Residuals, however, are not included in the tax break.

It would appear to mean Sony will be able to write off the first $15 million of the cost of The Interview; just as every studio in Hollywood will get an unexpected windfall tax break for movie and TV programs made on American soil this year.

The bill known as the Tax Increase Prevention Act of 2014 has passed both houses of Congress and President Obama has indicated he will sign the legislation when it reaches his desk.

Besides 181, the bill includes renewals for dozens of other tax breaks from deductions for school teachers to state and local sales taxes.

It is 181, however, that will light up Hollywood’s holiday.

For a bill that is supposed to stop “runaway” production from gong overseas, this extension looks backwards not forwards.

It has not been renewed for 2015 or other coming years, so the idea it might encourage production in the U.S. – which is what it was originally intended to do – is not relevant.

So why has it been revived as part of a Congressional end of year “extender bill” that renews tax breaks for a wide range of things?

Schuyler Moore, a partner in the Stroock law firm in Los Angles, said Friday that he has been told by Washington insiders that “it really is about lobbying” and getting political contributions.

“The joke is,” adds Moore, “rather than encourage production in the U.S., it really is to encourage lobbying donations in the U.S. because if it comes up every year somebody is encouraged to give somebody money every year to actually make it pass.”

This isn’t the first time its been done retroactively either. In 2013, Congress made Section 181 retroactive for 2012 as part of the American Taxpayers Relief Act of 2012.

Section 181 was also revived at the end of 2012 covering movies made in 2011. It has been going on this way pretty much since 181 was born in the Jobs Creation Act of 2004.

However this past January, 181 was allowed to expire – until now.
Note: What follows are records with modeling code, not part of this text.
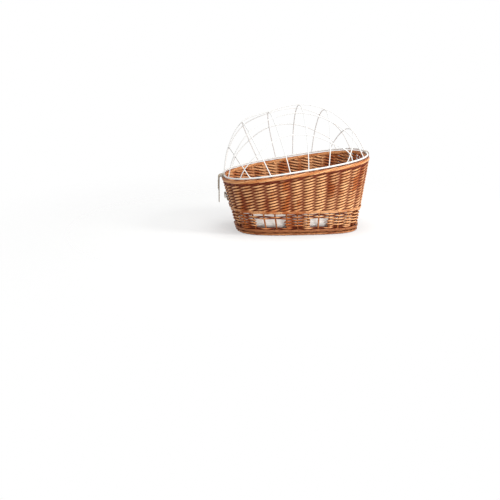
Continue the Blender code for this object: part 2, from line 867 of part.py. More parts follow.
def main():
    start_scene()
    willow = make_material("willow", (0.62, 0.36, 0.18), 0.65)
    coating = make_material("white_coating", (0.86, 0.86, 0.84), 0.35)
    leather = make_material("leather", (0.55, 0.47, 0.38), 0.7)
    nickel = make_material("nickel", (0.78, 0.76, 0.72), 0.25, 1.0)
    fabric = make_material("cushion_cloth", (0.82, 0.80, 0.74), 0.9)

    make_foot_border(willow)
    woven_band("bottom_wale", wall_stations(), wale_bottom, wale_top, 2, willow, closed=True)
    make_panels(willow)
    woven_band("belt_wale", wall_stations(), belt_bottom, belt_top, 2, willow, closed=True, swell=belt_swell)
    make_upper_weave(willow)
    make_rim_border(willow)
    make_stakes(willow)
    make_floor(willow)
    make_cushion(fabric)

    cage = [make_ring(coating)] + make_hoops(coating) + make_arcs(coating)
    hang_on(cage, "cage_axis", tip_point(1, 0, 0))
    make_hinge_strap(leather)
    hang_on([make_closing_strap(leather)], "closing_strap_axis", tip_point(-1, 0, 0))
    make_tab(leather)
    hang_on([make_buckle(nickel)], "buckle_axis", bar_point())
    hang_on([make_prong(nickel)], "prong_axis", bar_point())


main()
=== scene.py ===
# %% [markdown]
# # A dog's carrying basket
# A woven willow basket with a dome of white wire, for the carrier of a bicycle.
# The solid model has its true shape already, but its walls are plain shells. A real basket is made
# of rods, and nearly everything that the eye reads as "wicker" is the shade between them. So this
# lesson weaves the basket again, rod by rod, inside the space that the solid model holds.

# %% Load the solid model
import math

import bmesh
import bpy
import numpy as np
from mathutils import Matrix, Vector


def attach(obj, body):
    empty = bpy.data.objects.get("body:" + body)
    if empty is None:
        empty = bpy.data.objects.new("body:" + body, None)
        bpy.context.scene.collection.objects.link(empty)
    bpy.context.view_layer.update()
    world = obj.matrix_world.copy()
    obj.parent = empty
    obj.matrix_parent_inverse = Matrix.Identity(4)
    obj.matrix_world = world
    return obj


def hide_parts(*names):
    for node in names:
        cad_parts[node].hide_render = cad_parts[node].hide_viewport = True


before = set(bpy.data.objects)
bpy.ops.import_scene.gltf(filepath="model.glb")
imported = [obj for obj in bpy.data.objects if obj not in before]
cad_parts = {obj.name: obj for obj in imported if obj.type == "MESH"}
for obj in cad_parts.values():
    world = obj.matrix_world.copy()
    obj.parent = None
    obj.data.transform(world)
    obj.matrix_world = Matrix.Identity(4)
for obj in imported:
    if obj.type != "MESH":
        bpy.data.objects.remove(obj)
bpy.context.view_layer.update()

# %% [markdown]
# ## The shape that everything follows
# The basket is a blunt oval that widens from its base to its rim, and the rim rises to the rear.
# Every rod is placed by three numbers: its turn round the oval, its height, and how far it stands
# outside the line of the stakes. One function turns these into a point, for whole rods at once.
# The numbers repeat those of the solid model, in metres.

# %% The basket's own sizes
RIM_CENTRE, BASE_SHIFT = 0.00435, 0.007
RING_HALF, BASE_HALF = np.array([0.262, 0.184]), np.array([0.214, 0.126])
FRONT_HEIGHT, REAR_HEIGHT, RIM_LENGTH = 0.197, 0.277, 0.540
RIM_SLOPE = (REAR_HEIGHT - FRONT_HEIGHT) / RIM_LENGTH
RIM_FULLNESS, BASE_FULLNESS = 0.28, 0.36
FOOT_LEAN, WALL_REACH, RING_LIFT = 0.004, 0.009, 0.0056
STAKES = 32
RING_RISE = RING_LIFT / math.cos(math.atan(RIM_SLOPE))
ANGLES = np.linspace(0, 2 * math.pi, 72001)


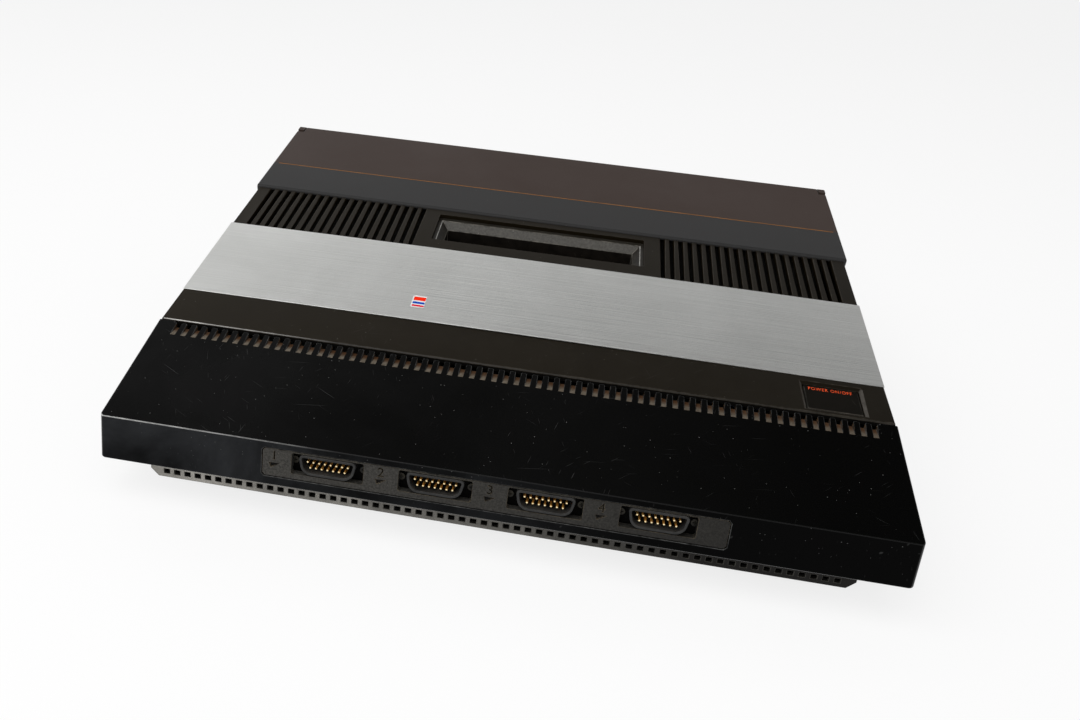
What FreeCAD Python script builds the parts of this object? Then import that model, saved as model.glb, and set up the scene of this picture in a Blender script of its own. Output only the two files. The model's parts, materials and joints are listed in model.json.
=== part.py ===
import FreeCAD, Part
import math
import os
import re
import Sketcher

# A wedge-shaped home video game console, built as the separate pieces it comes apart into.

# Driving sizes, in millimetres and degrees. Each one is a cell of the Sizes sheet.
SIZES = {
    # The wedge
    "body_width": 381.0,
    "body_depth": 326.0,
    "edge_height": 43.8,
    "face_height": 22.8,
    "face_lean": 2.2,
    "panel_run": 69.4,
    "panel_rise": 19.6,
    "lip_rise": 0.8,
    "deck_angle": 9.83,
    "shell_wall": 2.8,
    "side_step": 1.2,
    "fit_gap": 0.3,
    "corner_radius": 2.6,
    "edge_radius": 0.8,
    "belly_radius": 1.2,
    # The vent slots along the rear edge of the front panel
    "slot_margin": 9.5,
    "slot_pitch": 5.68,
    "slot_width": 2.7,
    "slot_length": 10.6,
    "slot_ramp": 7.6,
    "slot_ramp_depth": 1.8,
    "comb_gap": 1.0,
    # The controller ports
    "port_row_shift": -0.9,
    "port_spacing": 51.3,
    "port_drop": 9.4,
    "plate_margin": 14.0,
    "plate_height": 14.2,
    "plate_top": 3.5,
    "plate_sink": 0.4,
    "plate_lip": 1.5,
    "window_width": 34.7,
    "window_height": 10.8,
    "shroud_width": 28.2,
    "shroud_height": 10.0,
    "shroud_taper": 2.2,
    "shroud_wall": 1.3,
    "shroud_depth": 6.6,
    "shroud_corner": 2.4,
    "insulator_depth": 4.0,
    "pin_pitch": 2.77,
    "pin_row_gap": 2.84,
    "pin_radius": 0.5,
    "pin_setback": 1.0,
    "port_flange_width": 39.0,
    "port_flange_height": 12.6,
    "port_flange_gauge": 1.4,
    "port_screw_spacing": 33.2,
    "port_screw_radius": 1.0,
    "port_head_height": 0.8,
    "board_gauge": 1.6,
    "port_board_inset": 2.3,
    "port_board_height": 18.2,
    # The control strip and its button
    "strip_length": 29.4,
    "button_inset": 27.7,
    "button_along": 13.9,
    "button_width": 27.6,
    "button_length": 19.4,
    "button_height": 5.0,
    "button_sink": 1.3,
    "button_gap": 0.4,
    "button_bevel": 1.5,
    "button_travel": 2.0,
    "well_depth": 12.0,
    "well_wall": 2.0,
    "stem_radius": 4.0,
    "stem_length": 30.0,
    "stem_gap": 0.1,
    "tip_radius": 2.0,
    "tip_length": 8.5,
    "spring_radius": 6.0,
    "spring_wire": 0.8,
    # The brushed band
    "trim_length": 75.9,
    "trim_tilt": 0.76,
    "trim_gauge": 0.9,
    "trim_crown": 1.0,
    "trim_flange": 4.5,
    "trim_proud": 0.3,
    "badge_x": -58.3,
    "badge_along": 16.4,
    "badge_width": 8.4,
    "badge_length": 12.0,
    "badge_gauge": 0.3,
    # The grilles
    "grille_margin": 8.0,
    "grille_pitch": 5.7,
    "grille_clearance": 11.5,
    "grille_slot_width": 2.5,
    "grille_tuck": 1.3,
    "grille_under": 3.1,
    # The cartridge slot
    "mouth_width": 131.0,
    "mouth_margin": 13.5,
    "mouth_length": 32.3,
    "mouth_radius": 1.5,
    "throat_step": 6.5,
    "throat_inset": 2.34,
    "throat_depth": 22.6,
    "throat_overlap": 1.6,
    "well_flange": 4.0,
    "well_flange_gauge": 6.0,
    "funnel_depth": 3.7,
    # The lid and the bay under it
    "lid_margin": 5.8,
    "lid_gauge": 2.6,
    "lid_rise": 1.2,
    "lid_overhang": 1.9,
    "hinge_radius": 4.2,
    "roll_gap": 0.4,
    "hinge_pin_radius": 1.5,
    "hinge_pin_bury": 8.0,
    "hinge_bore_gap": 0.08,
    "cheek_skin": 0.7,
    "lid_skirt": 5.7,
    "lid_swing": 6.7,
    "nose_radius": 1.8,
    "seat_gap": 0.5,
    "bay_inset": 5.5,
    "bay_setback": 8.1,
    "bay_rim": 5.2,
    "bin_wall": 2.0,
    "rib_gauge": 1.6,
    "rib_drop": 3.0,
    # The tray
    "foot_height": 6.4,
    "foot_radius": 9.0,
    "foot_inset_x": 38.0,
    "foot_inset_y": 30.0,
    "tray_side_inset": 19.5,
    "tray_front_inset": 13.0,
    "tray_rear_inset": 13.0,
    "tray_chamfer": 4.0,
    "tray_wall": 2.4,
    "floor_gauge": 2.2,
    "flange_gauge": 3.0,
    "vent_margin": 6.0,
    "vent_pitch": 5.33,
    "vent_width": 2.9,
    "vent_height": 2.4,
    # The board and what stands on it
    "boss_height": 6.4,
    "boss_radius": 3.6,
    "screw_radius": 1.5,
    "head_radius": 3.0,
    "head_height": 1.8,
    "board_margin": 2.6,
    "board_setback": 12.0,
    "board_tail": 12.7,
    "post_radius": 4.2,
    "post_inset_x": 11.0,
    "front_post_setback": 23.0,
    "middle_post_setback": 33.4,
    "rear_post_inset": 69.3,
    "tin_gauge": 0.5,
    "shield_left": 47.0,
    "shield_right": 75.0,
    "shield_front": 12.0,
    "shield_back": 56.0,
    "shield_height": 12.0,
    "connector_step": 6.0,
    "connector_depth": 12.0,
    "connector_height": 18.0,
    "contact_pitch": 7.0,
    "chip_height": 4.0,
    "sink_height": 28.0,
    "sink_inset": 34.0,
    "sink_setback": 158.0,
    "modulator_width": 52.0,
    "modulator_depth": 36.0,
    "modulator_height": 11.0,
    "modulator_inset": 87.0,
    "switch_inset": 71.0,
    "switch_travel": 3.0,
    "outlet_inset": 99.0,
    "outlet_radius": 4.0,
}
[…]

The retroactive extension can be used by any production, independent or not. However, it is the major movie and television distributors who have produced slates of movies and many hours of TV in the past year that get the most benefit.

The producers can get the benefit of Section 181 even if they have also already received state or other local tax incentive funds. “The state rebate,” says Moore, “is based on shooting cost, not that you got a deduction for it.”

“Congress,” says Moore, “has given the ultimate Christmas gift to itself.”